University of Delaware
Associate Professor, Physics and Astronomy
My LSST-related science interest is in identifying and modeling periodic signals. My group is adapting optimal power spectrum and cross-spectrum estimation tools from the statistics literature for use in astronomical data. The Welch’s power spectrum estimator, which we introduced for astronomical use in Dodson-Robinson et al. (2022, AJ, 163, 169), produces cleaner spectral windows than the Lomb-Scargle periodogram and, unlike Lomb-Scargle, has a variance that decreases with an increasing number of observations. The Welch’s magnitude-squared coherence estimator, which was featured in the same paper, can pick out oscillations in common to two-time series even if the oscillations are phase-shifted and/or insignificant in Lomb-Scargle periodograms when assessed against white noise-based false alarm thresholds. My group is now adapting a power spectrum estimator that suppresses spectral window artifacts and allows observers to identify statistically significant oscillations in the presence of red noise. Our methods will yield lower false-positive rates than traditional period-search methods.
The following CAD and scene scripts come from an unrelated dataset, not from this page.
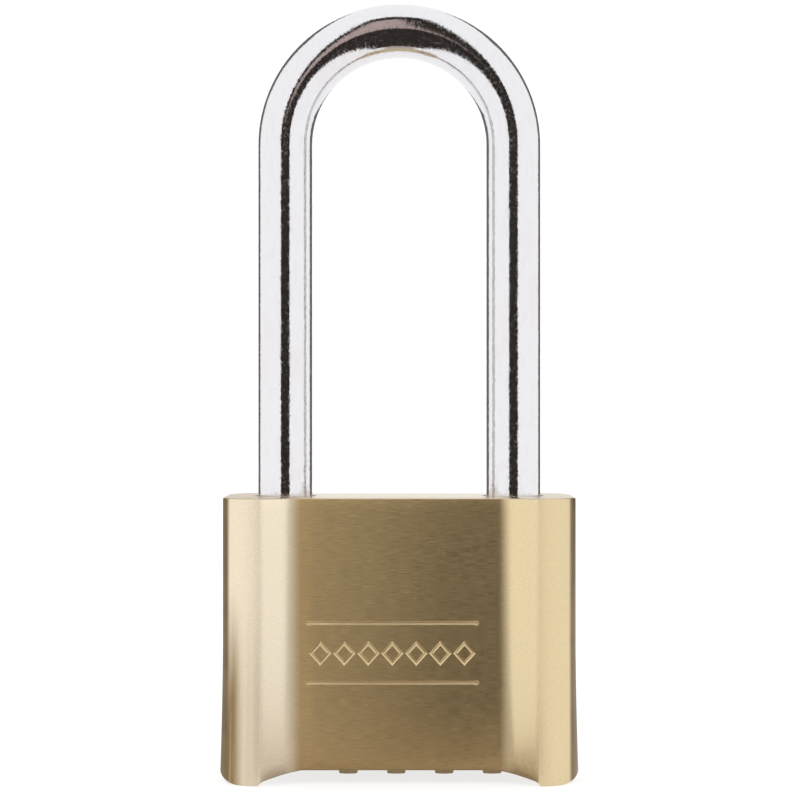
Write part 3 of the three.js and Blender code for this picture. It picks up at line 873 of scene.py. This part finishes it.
# Where the cards are. The dark gap in front widens with distance from the padlock.
GAP_SPREAD = math.tan(math.radians(18.5))
GAP_NEAR, GAP_FAR, GAP_TOP = 0.036, 0.66, 1.10
GAP_NEAR_HALF = 0.026
RIM_START = 0.0145
RIM_HALF = 0.017
UNDER_HALF = 0.019
BACK_INNER = (0.153, 0.474)
BACK_OUTER = (0.40, 0.335)
BACK_Z = (-0.4, 0.6)


def plain_material(name, colour, glow):
    """A matt material that also gives light of its own."""
    material = bpy.data.materials.new(name)
    material.use_nodes = True
    shader = material.node_tree.nodes["Principled BSDF"]
    shader.inputs["Base Color"].default_value = (*colour, 1)
    shader.inputs["Roughness"].default_value = 0.9
    shader.inputs["Specular IOR Level"].default_value = 0.1
    shader.inputs["Emission Color"].default_value = (*glow, 1)
    shader.inputs["Emission Strength"].default_value = 1.0
    material.cycles.emission_sampling = "NONE"
    return material


def make_floor():
    """A white sweep lit from within, like a light table: floor, round corner and back wall in one skin."""
    reach, back, height, radius, steps = 3.0, 1.6, 2.4, 0.6, 16
    profile = [(-reach, 0.0), (back - radius, 0.0)]
    for step in range(1, steps + 1):
        angle = step / steps * math.pi / 2
        profile.append((back - radius + radius * math.sin(angle), radius - radius * math.cos(angle)))
    profile.append((back, height))
    vertices = [(side * reach, y, z) for y, z in profile for side in (-1, 1)]
    faces = [(2 * i, 2 * i + 1, 2 * i + 3, 2 * i + 2) for i in range(len(profile) - 1)]
    floor = mesh_from("floor", vertices, faces)
    floor.data.materials.append(plain_material("white_sweep", FLOOR_GREY, FLOOR_GLOW))


def make_card(name, corners, colour):
    """A flat card that only reflections see."""
    card = mesh_from(name, corners, [(0, 1, 2, 3)])
    card.data.materials.append(plain_material(name + "_look", BLACK, colour))
    card.visible_camera = False
    card.visible_diffuse = False
    card.visible_shadow = False
    card.visible_transmission = False


def make_floor_card(name, front, back, colour):
    """A card lying just above the floor, between two edges given as (half width, y)."""
    just_up = 0.02 * MM
    corners = [(-front[0], front[1]), (front[0], front[1]), (back[0], back[1]), (-back[0], back[1])]
    make_card(name, [(x, y, just_up) for x, y in corners], colour)


def make_light():
    """An even white room, and the cards that darken it in reflections.

    A dark gap opens in front, with rosy light near the padlock and in the middle. A dark strip under the
    block is painted shadow: in reflections it stands in for the block's shadow on the glowing floor. Two dark
    panels stand behind.
    """
    world = bpy.data.worlds.new("studio")
    bpy.context.scene.world = world
    world.use_nodes = True
    sky = world.node_tree.nodes["Background"]
    sky.inputs["Color"].default_value = (1.0, 1.0, 1.0, 1)
    sky.inputs["Strength"].default_value = WHITE
    world.cycles.sampling_method = "NONE"

    half = GAP_FAR * GAP_SPREAD
    wall = [(-half, -GAP_FAR, 0), (half, -GAP_FAR, 0), (half, -GAP_FAR, GAP_TOP), (-half, -GAP_FAR, GAP_TOP)]
    make_card("dark_gap", wall, DARK)
    make_floor_card("dark_floor", (GAP_NEAR_HALF, -GAP_NEAR), (half, -GAP_FAR), DARK)
    make_floor_card("rosy_floor", (RIM_HALF, -RIM_START), (RIM_HALF, -GAP_NEAR), PALE_ROSY)
    # Painted shadow: this card stands in, in reflections only, for the block's shadow on the glowing floor.
    make_floor_card("shadow_under_block_card", (UNDER_HALF, RIM_START), (UNDER_HALF, -RIM_START), SHADOW_UNDER_BLOCK)

    # The patch's sides are given as slopes seen from the padlock.
    away = 0.5 * GAP_FAR
    left, right, low, high = -0.6 * GAP_SPREAD, 0.1 * GAP_SPREAD, 0.42, 1.28
    patch = [(left, low), (right, low), (right, high), (left, high)]
    make_card("rosy_patch", [(x * away, -away, z * away) for x, z in patch], ROSY)
    bottom, top = BACK_Z
    for side in (-1, 1):
        inner, outer = (BACK_INNER[0] * side, BACK_INNER[1]), (BACK_OUTER[0] * side, BACK_OUTER[1])
        panel = [(*inner, bottom), (*outer, bottom), (*outer, top), (*inner, top)]
        make_card("dark_back", panel, DARK_BACK)


def make_camera():
    data = bpy.data.cameras.new("camera")
    data.sensor_width = SENSOR_WIDTH
    data.lens = SENSOR_WIDTH * CAMERA_DISTANCE / VIEW_WIDTH
    camera = bpy.data.objects.new("camera", data)
    camera.location = (CAMERA_X, -CAMERA_DISTANCE, CAMERA_HEIGHT)
    camera.rotation_euler = (math.pi / 2, 0, 0)
    bpy.context.scene.collection.objects.link(camera)
    bpy.context.scene.camera = camera
    bpy.context.scene.view_settings.view_transform = "Standard"


make_camera()
make_floor()
make_light()
make_block()
make_shackle()
dial_brass = turned_brass("dial_brass")
digit_paint = filled_black()
for dial_index in range(len(DIAL_X)):
    make_dial(dial_index, dial_brass, digit_paint)
make_lockwork()
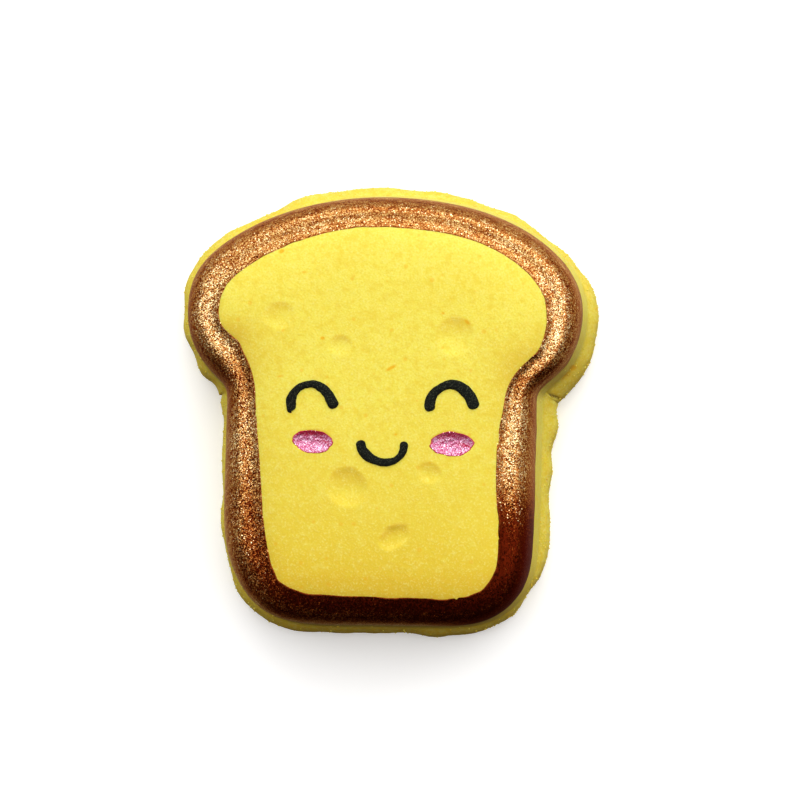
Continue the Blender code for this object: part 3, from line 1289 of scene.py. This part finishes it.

I am fortunate enough to have had supportive mentors at all stages of my career, and I want to be part of a profession that offers all junior scientists the same opportunities that I had. Right now, I am part of the Louis Stokes STEM Pathways and Research Alliance program, which is designed to prepare students from underrepresented groups for graduate study in STEM. I am also a mentor in an internship program that brings Colombian exchange students to the University of Delaware. In the past, I have participated in a Women Mentoring Women program and co-founded a group for women in physics. I give my mentees an honest assessment of the astronomy job market and support them in whatever career path they choose. I want to help create a scientific community in which career choices are determined by personal preference, not institutional climate.